* _Given records_
++++
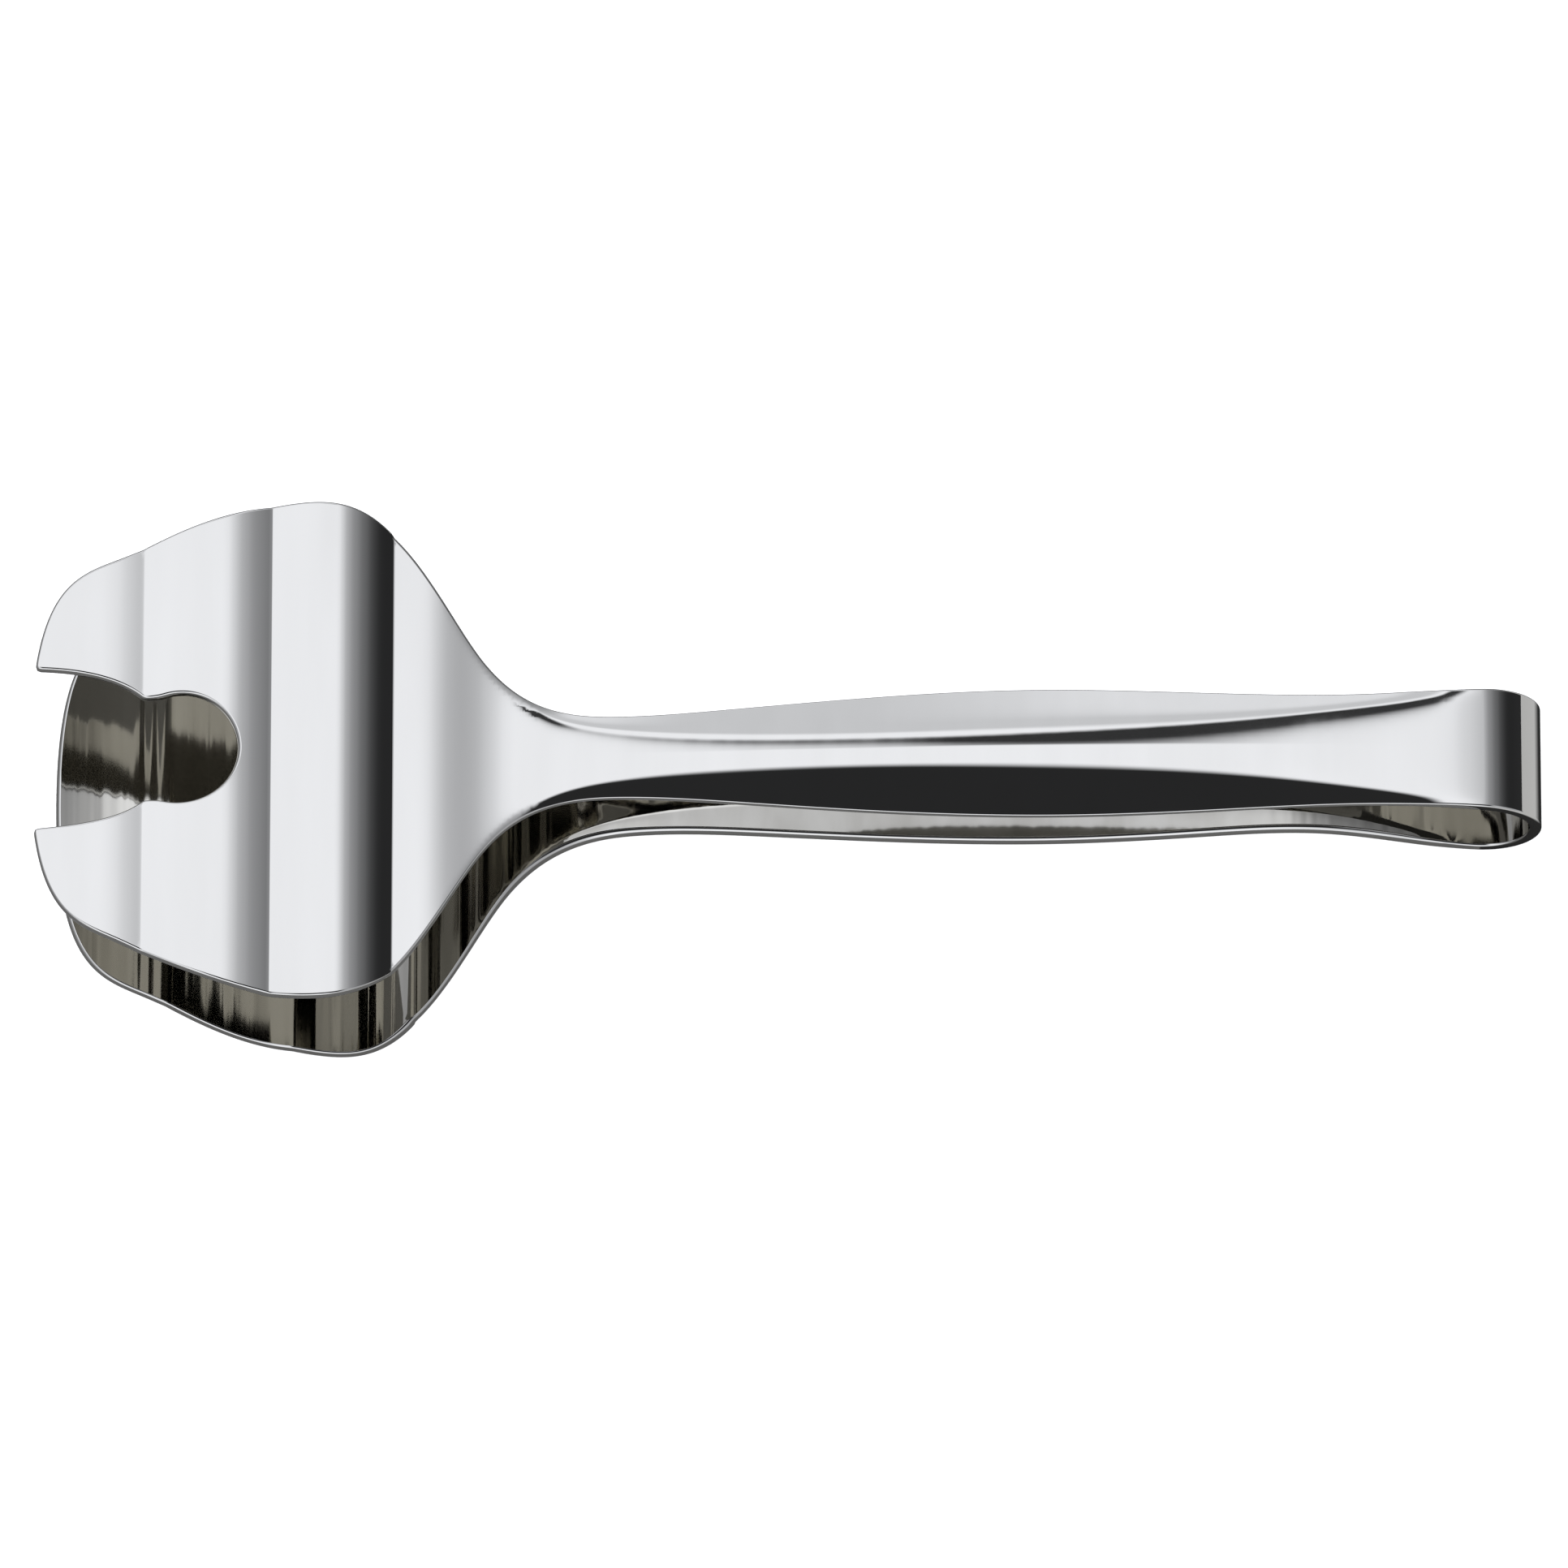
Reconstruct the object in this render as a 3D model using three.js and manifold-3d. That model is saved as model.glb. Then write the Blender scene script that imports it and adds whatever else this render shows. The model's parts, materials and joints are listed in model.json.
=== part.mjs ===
++++
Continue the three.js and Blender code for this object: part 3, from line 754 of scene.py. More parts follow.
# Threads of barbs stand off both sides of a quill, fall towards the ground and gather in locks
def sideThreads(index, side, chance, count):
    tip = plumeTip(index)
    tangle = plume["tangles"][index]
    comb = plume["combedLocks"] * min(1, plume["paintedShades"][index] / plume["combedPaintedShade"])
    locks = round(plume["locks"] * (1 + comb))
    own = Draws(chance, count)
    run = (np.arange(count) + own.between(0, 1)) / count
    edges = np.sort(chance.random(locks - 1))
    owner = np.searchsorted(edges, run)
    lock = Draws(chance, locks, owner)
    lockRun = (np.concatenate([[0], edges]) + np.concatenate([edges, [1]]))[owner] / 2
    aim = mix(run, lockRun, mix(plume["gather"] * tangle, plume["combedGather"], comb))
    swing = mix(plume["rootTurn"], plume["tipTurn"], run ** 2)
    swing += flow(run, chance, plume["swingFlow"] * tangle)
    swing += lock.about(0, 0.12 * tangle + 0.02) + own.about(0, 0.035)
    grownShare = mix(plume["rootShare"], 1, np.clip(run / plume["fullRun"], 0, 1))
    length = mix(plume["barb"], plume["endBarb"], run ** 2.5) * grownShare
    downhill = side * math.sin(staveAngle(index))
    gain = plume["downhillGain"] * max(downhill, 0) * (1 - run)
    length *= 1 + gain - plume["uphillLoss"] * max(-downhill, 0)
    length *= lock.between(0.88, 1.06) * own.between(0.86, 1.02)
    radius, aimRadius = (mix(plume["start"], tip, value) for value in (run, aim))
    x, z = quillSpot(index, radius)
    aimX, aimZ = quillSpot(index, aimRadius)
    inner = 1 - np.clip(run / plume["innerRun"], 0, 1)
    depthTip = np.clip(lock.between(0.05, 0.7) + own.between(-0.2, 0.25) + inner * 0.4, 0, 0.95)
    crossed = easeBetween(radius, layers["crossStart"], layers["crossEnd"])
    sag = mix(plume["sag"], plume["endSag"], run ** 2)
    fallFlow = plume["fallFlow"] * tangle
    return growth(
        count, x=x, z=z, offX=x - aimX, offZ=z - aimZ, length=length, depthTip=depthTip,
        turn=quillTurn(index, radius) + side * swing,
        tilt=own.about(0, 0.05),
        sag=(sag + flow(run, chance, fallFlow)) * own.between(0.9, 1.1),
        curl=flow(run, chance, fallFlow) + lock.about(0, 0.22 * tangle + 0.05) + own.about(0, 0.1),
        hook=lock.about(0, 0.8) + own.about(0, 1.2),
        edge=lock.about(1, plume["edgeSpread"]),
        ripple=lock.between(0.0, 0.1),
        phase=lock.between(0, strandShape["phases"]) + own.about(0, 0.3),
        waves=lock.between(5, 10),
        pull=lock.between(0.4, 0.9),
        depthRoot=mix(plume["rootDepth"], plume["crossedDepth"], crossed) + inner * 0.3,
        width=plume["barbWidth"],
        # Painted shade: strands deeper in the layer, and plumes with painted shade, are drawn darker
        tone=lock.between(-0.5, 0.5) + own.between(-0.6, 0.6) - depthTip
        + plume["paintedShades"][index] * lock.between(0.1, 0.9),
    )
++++
* _Goal_
Locate each line with the word "scene" and copy it.

* _Answer to the task_
Reconstruct the object in this render as a 3D model using three.js and manifold-3d. That model is saved as model.glb. Then write the Blender scene script that imports it and adds whatever else this render shows. The model's parts, materials and joints are listed in model.json.
Continue the three.js and Blender code for this object: part 3, from line 754 of scene.py. More parts follow.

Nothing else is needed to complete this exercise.